Without the vines, starter mine shafts are easier to see in this photo. If I want more space (or more mineshafts), nibble away at the wall between the stops at the level you want. This would be true of both the back (the 2 wide gap) and the front (the side you see here), depending on what you want to do and what obstacles you encounter such as lava. I picked this size and arrangement as my wife and our friends go into the "are you done yet? How far down? Done yet? Can I help? Are you done yet?" loop. This is "just big enough, but no bigger until down to -59.

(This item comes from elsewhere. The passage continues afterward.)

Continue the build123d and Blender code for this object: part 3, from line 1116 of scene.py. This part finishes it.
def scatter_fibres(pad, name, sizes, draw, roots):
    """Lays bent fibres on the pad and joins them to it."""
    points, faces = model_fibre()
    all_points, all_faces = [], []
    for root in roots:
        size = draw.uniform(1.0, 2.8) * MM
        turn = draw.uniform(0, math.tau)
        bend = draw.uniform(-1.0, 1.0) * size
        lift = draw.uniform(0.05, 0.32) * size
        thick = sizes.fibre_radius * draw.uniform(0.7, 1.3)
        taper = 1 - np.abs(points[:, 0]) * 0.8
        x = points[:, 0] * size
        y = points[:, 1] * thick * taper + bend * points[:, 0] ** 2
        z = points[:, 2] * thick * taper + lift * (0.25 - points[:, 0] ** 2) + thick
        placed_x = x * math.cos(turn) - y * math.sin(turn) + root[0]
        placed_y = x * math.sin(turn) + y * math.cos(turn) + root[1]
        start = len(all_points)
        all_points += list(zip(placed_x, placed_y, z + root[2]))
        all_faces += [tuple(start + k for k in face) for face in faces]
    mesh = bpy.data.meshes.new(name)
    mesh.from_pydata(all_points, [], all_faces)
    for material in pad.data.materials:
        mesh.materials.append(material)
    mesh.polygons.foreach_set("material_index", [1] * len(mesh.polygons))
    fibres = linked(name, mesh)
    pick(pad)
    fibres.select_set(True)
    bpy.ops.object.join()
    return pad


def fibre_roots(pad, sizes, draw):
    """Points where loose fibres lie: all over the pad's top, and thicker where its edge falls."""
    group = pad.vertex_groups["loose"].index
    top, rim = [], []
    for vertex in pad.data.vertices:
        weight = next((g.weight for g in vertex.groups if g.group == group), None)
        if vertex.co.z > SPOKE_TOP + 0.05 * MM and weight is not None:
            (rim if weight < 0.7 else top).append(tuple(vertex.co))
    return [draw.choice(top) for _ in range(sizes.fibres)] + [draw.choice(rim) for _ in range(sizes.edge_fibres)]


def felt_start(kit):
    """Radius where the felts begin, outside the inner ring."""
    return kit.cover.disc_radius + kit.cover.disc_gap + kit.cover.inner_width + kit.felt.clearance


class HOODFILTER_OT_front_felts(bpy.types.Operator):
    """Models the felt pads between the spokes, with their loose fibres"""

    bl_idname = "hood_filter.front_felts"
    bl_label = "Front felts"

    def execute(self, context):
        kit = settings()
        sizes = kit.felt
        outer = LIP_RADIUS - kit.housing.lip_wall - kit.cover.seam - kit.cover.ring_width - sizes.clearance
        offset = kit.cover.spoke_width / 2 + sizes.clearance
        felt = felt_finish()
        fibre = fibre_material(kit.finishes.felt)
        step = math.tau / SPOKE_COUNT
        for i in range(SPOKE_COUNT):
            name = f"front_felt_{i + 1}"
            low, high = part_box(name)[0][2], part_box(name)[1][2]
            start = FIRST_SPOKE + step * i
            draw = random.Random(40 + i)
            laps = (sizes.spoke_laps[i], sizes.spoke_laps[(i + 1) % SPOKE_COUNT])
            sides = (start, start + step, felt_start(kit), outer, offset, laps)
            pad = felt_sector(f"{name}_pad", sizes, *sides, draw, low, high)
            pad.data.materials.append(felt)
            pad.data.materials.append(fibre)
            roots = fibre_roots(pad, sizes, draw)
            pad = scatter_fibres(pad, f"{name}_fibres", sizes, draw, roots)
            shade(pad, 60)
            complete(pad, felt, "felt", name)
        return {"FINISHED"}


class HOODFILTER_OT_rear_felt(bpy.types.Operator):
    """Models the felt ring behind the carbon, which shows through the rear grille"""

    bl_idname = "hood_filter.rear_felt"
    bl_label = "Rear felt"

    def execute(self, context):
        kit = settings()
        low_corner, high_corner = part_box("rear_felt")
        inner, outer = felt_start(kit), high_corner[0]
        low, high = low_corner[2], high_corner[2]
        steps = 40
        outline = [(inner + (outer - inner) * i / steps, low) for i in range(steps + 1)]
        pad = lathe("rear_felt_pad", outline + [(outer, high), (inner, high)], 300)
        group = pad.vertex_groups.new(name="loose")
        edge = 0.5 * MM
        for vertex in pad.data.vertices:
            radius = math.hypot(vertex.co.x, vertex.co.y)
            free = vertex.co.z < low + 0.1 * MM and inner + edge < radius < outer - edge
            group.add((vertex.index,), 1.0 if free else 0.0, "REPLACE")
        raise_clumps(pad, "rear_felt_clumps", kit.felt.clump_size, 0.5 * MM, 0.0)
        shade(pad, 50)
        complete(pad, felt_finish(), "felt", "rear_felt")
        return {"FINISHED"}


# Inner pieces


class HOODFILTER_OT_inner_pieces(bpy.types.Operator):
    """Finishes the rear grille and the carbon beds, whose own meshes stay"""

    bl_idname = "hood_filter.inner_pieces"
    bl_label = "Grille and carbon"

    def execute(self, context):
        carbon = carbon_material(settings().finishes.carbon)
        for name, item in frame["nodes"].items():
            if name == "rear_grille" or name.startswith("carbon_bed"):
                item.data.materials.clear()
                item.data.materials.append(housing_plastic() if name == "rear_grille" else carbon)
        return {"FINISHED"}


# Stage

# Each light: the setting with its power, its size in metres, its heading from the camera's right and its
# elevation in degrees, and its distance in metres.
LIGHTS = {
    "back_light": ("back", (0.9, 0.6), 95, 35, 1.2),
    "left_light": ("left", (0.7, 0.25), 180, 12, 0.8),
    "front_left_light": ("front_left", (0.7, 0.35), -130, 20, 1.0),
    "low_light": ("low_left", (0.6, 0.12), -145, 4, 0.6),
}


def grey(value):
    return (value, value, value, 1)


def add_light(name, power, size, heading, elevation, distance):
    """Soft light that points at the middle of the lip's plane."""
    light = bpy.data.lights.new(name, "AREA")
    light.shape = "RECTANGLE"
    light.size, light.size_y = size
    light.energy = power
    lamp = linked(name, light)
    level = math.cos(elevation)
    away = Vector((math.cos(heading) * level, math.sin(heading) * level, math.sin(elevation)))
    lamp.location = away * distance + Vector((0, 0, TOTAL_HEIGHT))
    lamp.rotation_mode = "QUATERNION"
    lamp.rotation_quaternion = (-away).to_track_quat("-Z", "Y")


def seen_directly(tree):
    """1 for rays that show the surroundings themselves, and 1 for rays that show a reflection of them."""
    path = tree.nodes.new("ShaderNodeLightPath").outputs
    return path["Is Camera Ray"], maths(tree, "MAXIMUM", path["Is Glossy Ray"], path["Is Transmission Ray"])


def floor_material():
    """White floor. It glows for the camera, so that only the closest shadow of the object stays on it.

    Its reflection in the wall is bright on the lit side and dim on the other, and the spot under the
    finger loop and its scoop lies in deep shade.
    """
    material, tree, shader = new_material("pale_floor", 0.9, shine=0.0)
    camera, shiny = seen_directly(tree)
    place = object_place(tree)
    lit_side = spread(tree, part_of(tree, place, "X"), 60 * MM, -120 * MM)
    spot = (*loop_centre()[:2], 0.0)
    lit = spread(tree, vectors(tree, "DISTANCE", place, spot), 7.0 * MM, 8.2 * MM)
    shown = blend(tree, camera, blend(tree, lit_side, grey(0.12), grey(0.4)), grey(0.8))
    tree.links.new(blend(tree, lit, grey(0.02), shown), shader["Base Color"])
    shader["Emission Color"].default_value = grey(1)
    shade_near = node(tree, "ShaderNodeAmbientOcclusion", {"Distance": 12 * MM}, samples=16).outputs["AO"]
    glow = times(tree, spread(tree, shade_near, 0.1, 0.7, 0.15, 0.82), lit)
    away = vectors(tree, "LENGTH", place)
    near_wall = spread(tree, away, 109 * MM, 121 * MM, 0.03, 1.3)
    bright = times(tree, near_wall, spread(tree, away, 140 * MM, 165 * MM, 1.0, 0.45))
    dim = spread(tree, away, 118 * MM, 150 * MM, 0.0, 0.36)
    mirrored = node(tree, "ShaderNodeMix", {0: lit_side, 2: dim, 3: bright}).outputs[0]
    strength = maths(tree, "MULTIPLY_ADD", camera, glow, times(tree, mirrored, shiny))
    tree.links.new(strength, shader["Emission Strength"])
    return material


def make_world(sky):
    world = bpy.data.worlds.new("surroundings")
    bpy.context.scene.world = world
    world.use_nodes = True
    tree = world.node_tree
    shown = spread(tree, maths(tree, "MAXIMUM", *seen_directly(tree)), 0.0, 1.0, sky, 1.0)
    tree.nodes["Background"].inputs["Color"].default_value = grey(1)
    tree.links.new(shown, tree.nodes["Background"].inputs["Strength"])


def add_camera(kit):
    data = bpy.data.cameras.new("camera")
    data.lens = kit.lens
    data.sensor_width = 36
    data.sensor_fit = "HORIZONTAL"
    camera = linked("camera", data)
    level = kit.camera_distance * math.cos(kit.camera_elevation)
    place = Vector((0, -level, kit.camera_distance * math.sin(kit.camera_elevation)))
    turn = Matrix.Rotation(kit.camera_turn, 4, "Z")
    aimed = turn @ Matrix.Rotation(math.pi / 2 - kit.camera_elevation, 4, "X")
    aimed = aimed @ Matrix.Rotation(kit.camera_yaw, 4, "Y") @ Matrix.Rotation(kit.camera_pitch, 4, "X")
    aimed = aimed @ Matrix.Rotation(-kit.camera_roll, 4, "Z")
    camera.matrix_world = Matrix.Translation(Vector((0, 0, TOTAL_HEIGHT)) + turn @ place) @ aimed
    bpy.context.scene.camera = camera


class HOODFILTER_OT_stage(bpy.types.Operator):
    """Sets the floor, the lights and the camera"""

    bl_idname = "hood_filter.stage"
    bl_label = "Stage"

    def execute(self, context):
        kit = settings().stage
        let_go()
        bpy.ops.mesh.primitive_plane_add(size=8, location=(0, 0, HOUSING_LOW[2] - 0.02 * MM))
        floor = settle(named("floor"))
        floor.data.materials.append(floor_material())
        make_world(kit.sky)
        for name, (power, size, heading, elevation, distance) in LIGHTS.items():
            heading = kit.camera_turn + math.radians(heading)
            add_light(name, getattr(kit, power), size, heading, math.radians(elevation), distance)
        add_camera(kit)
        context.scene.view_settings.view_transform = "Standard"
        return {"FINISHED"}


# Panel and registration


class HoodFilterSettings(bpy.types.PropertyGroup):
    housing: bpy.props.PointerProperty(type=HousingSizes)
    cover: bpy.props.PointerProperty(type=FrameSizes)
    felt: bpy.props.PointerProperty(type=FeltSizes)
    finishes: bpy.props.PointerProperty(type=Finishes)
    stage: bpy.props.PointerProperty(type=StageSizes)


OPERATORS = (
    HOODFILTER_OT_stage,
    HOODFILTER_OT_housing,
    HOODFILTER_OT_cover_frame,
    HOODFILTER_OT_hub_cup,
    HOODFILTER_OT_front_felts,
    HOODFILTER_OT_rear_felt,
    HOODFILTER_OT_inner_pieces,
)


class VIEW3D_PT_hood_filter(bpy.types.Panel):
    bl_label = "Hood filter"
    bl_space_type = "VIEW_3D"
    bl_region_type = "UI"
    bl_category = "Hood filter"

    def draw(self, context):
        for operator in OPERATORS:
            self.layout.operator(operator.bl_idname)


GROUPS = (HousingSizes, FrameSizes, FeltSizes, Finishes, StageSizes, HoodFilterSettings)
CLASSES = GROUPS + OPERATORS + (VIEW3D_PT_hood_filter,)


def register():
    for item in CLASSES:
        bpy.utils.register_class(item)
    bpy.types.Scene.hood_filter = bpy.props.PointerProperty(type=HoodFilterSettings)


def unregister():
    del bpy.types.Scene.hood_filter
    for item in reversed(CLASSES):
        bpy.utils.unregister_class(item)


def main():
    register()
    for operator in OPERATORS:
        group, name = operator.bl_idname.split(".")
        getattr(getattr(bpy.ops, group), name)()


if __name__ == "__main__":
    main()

Towards the front wall is a gap ready for a gate that you would see hint of in other images. The next photo will show the gate with info of how I think about it.

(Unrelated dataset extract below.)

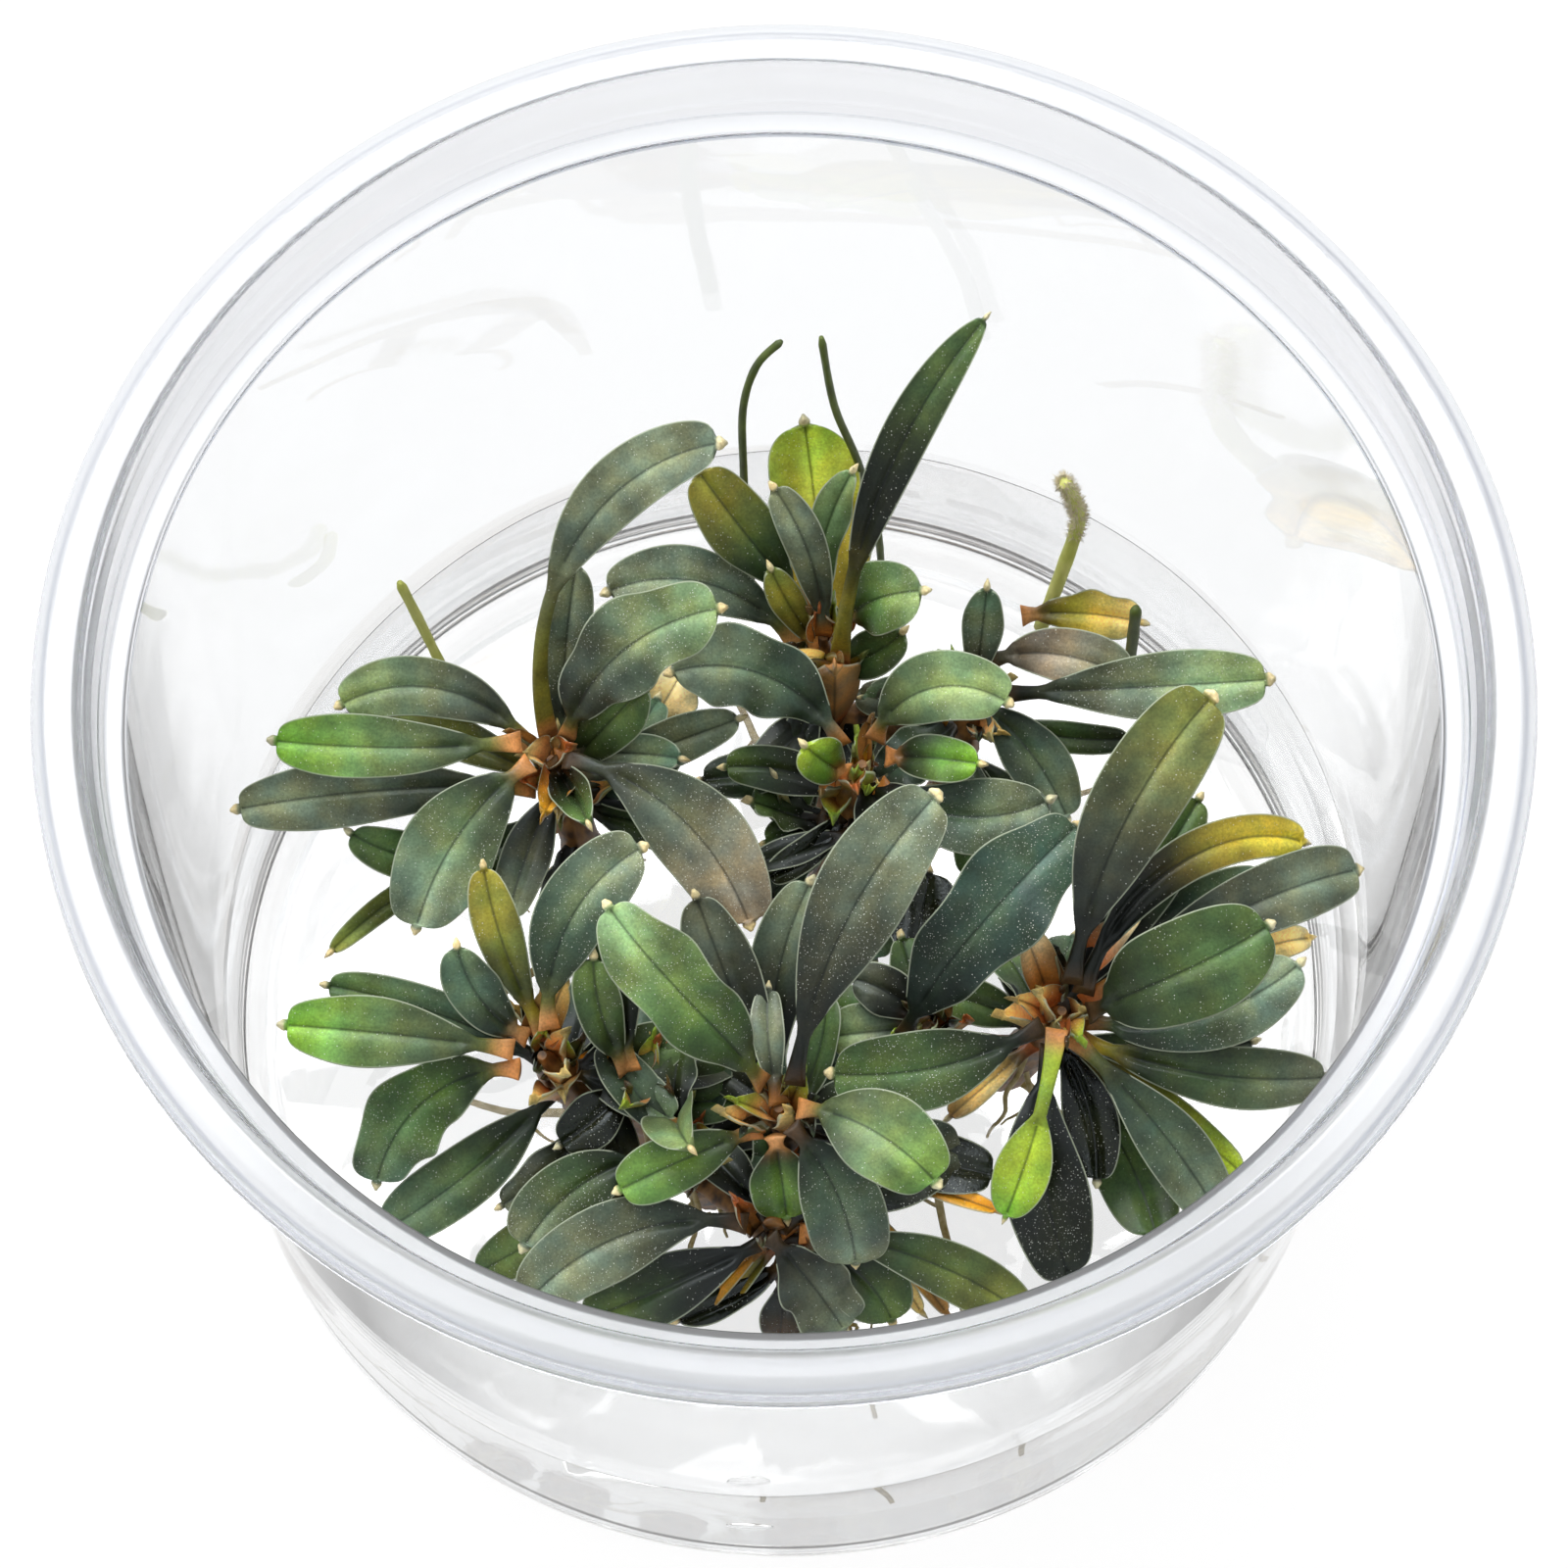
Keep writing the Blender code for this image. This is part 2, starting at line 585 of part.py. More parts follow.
def add_stem(name, shoots, material):
    """One stem with its forks and the small leaves grown together with them."""
    forks = list(shoots.items())
    stem = add_object(name, stem_mesh(forks[0][1]), material)
    pieces = bpy.data.collections.new(name + "_pieces")
    bpy.context.scene.collection.children.link(pieces)
    for number, (shoot_name, shoot) in enumerate(forks[1:]):
        helper(add_object("fork_" + shoot_name, stem_mesh(shoot), material, pieces))
        level = LINK_LEVEL + LINK_SPACING * number
        bridge = [stem_point(forks[0][1], level), stem_point(shoot, level + LINK_RISE)]
        link = tube_mesh(bridge, [STEM_TOP_RADIUS, STEM_TOP_RADIUS], STEM_SIDES)
        helper(add_object("link_" + shoot_name, link, material, pieces))
    for shoot_name, shoot in forks:
        for number, root in enumerate(ROOTS[shoot_name], 1):
            root_piece = root_mesh(shoot, root, 0.0)
            helper(add_object(f"root_{shoot_name}_{number}", root_piece, material, pieces))
        for number, leaf in enumerate(shoot.small_leaves, 1):
            start = leaf_start(shoot, leaf, SMALL_LEAF_REACH)
            small = small_leaf_mesh(start, leaf)
            helper(add_object(f"small_leaf_{shoot_name}_{number}", small, material, pieces))
    join = stem.modifiers.new("grown_together", "BOOLEAN")
    join.operation = "UNION"
    join.operand_type = "COLLECTION"
    join.collection = pieces
    join.solver = "EXACT"
    return stem


def main():
    clear_scene()
    materials = {name: make_material(name) for name in MATERIALS}
    add_cup(materials["clear_plastic"])
    add_gel(materials["clear_gel"], SHOOTS)
    stems = {}
    for shoot_name, shoot in SHOOTS.items():
        stems.setdefault(shoot.stem, {})[shoot_name] = shoot
    for name, shoots in stems.items():
        add_stem(name, shoots, materials["stem"])
    for shoot_name, shoot in SHOOTS.items():
        for number, leaf in enumerate(shoot.leaves, 1):
            start = leaf_start(shoot, leaf, LEAF_REACH)
            add_object(f"leaf_{shoot_name}_{number}", leaf_mesh(start, leaf), materials[leaf.tone])
    for name, stalk in STALKS.items():
        points = [Vector(point) for point in stalk.points]
        radii = [stalk.radius] * len(points)
        add_object(name, tube_mesh(points, radii, STALK_SIDES), materials[stalk.tone])
    old_leaf = leaf_mesh(OLD_LEAF_START, OLD_LEAF)
    add_object("old_leaf", old_leaf, materials[OLD_LEAF.tone])


main()
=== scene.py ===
# %% [markdown]
# # A bucephalandra in its cup
# Bucephalandra is a dwarf water plant from the streams of Borneo. A nursery grows it from tissue
# in a clear plastic cup, on a layer of clear nutrient gel. This lesson dresses the plain solids of
# that object: each step says what the real piece is, how it could be made, and why this way was
# chosen. Meshes are worked out in millimetres, and `new_piece` turns them into metres.

# %% Load the plain solids
import math
import random
from collections import namedtuple

import bmesh
import bpy
from mathutils import Matrix, Vector, noise


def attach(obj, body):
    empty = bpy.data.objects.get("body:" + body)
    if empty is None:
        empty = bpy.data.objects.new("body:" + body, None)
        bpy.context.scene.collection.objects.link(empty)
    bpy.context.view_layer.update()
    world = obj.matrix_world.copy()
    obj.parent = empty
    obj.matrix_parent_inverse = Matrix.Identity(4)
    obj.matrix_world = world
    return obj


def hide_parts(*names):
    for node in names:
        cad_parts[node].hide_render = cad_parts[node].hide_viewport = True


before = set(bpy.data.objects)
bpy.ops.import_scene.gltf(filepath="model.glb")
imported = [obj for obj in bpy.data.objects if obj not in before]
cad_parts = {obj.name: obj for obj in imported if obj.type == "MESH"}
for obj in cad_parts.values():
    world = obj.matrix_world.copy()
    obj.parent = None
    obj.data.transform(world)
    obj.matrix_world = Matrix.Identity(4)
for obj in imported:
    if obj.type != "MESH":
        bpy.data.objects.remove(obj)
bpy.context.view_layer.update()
MM = 0.001

# %% [markdown]
# ## Camera
# The picture looks down into the cup from the front, from 60 centimetres away. The cup's round
# edges tell how steeply: a circle seen at this angle is squeezed to the sine of the camera's height
# above level. The long lens has to fit 1600 pixels of width into its 36 mm sensor.

# %% Camera
SENSOR = 36.0
PICTURE_WIDTH = 1600
FOCAL_PIXELS = 8564
CAMERA_RISE = math.radians(66.4)
CAMERA_DISTANCE = 600.0
AIM_HEIGHT = 50.3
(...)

Oh! I see I missed a bit on the wall in the last post. I use cobble to fill in the holes. Any solid blocks. Gravel? Dirt? Sand? Nope... "solid" blocks. I don't want gravity to move gravel or water blocks should you need to expand. Dirt may "hold", but it doesn't "feel" right. I replace mined out spaces with some kind of stone. While it doesn't actually make the structure more stable, it feels that way to my brain, so I do it that way. You go do your own your way. :)
Gates... I put gates in the overworld on lines that are multiples of 64, such as 0 y 0, 0 y 64, 128 y 256. Naturally, in the Nether gates could be put at 0 y 0, 0 y 8, 16 y 32. I wanted to avoid a situation where someone could put up a gate and "steal" the gates I put up, even if it was not intentional. Other people can put up gates where they want, but mostly it gets left to me as I'm so fussy about it and I build a nice Nether Nexus based off this, so they don't bother.
I build the ages 3 wide 4 high. I prefer building on odd numbers, and having it 4 high keeps it with the same proportions as the basic gate. The corners will have glowstone or shroomlight eventually, as it suits me. But a torch will do fine in a pinch.